# PROBLEM DETAILS:
Quote exactly the lines between the line containing "Reconstruct the object" and the line containing "top_round = 1.5", counting those two lines as part of the range. Leave the rest out.

·····

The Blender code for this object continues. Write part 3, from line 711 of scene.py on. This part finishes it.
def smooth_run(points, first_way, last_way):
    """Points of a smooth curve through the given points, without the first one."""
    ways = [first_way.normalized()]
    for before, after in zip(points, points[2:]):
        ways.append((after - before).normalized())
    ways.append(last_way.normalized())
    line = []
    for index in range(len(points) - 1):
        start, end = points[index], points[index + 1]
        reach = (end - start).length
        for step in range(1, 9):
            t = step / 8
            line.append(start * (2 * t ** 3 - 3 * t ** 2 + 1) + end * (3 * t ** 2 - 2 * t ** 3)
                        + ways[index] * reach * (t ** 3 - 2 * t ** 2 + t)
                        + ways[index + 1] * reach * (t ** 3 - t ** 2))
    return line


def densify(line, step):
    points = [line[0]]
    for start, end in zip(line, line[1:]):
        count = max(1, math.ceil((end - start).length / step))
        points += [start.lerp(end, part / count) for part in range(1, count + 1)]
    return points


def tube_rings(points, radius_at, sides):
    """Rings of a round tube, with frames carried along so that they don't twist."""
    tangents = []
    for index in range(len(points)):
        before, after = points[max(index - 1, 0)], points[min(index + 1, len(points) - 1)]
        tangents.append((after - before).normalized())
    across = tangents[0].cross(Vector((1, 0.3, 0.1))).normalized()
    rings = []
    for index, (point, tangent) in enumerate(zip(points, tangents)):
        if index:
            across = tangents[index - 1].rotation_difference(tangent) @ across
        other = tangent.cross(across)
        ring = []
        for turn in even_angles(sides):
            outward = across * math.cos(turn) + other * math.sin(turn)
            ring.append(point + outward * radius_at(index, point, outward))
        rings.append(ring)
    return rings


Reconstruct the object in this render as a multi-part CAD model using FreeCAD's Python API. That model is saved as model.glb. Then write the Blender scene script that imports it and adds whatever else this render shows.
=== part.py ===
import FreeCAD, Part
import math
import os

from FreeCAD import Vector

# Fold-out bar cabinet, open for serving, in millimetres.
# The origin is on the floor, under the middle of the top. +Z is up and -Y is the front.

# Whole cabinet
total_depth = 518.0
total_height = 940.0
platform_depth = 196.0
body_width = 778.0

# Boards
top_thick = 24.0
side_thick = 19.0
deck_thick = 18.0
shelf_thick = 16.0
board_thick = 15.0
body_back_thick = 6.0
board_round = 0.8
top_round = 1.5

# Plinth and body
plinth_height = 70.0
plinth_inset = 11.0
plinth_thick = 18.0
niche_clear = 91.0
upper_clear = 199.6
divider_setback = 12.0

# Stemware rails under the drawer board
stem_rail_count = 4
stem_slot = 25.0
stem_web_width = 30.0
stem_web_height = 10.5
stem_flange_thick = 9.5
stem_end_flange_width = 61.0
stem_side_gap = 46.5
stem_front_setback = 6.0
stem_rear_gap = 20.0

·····

# SOLUTION BELOW:
Reconstruct the object in this render as a multi-part CAD model using FreeCAD's Python API. That model is saved as model.glb. Then write the Blender scene script that imports it and adds whatever else this render shows.
=== part.py ===
import FreeCAD, Part
import math
import os

from FreeCAD import Vector

# Fold-out bar cabinet, open for serving, in millimetres.
# The origin is on the floor, under the middle of the top. +Z is up and -Y is the front.

# Whole cabinet
total_depth = 518.0
total_height = 940.0
platform_depth = 196.0
body_width = 778.0

# Boards
top_thick = 24.0
side_thick = 19.0
deck_thick = 18.0
shelf_thick = 16.0
board_thick = 15.0
body_back_thick = 6.0
board_round = 0.8
top_round = 1.5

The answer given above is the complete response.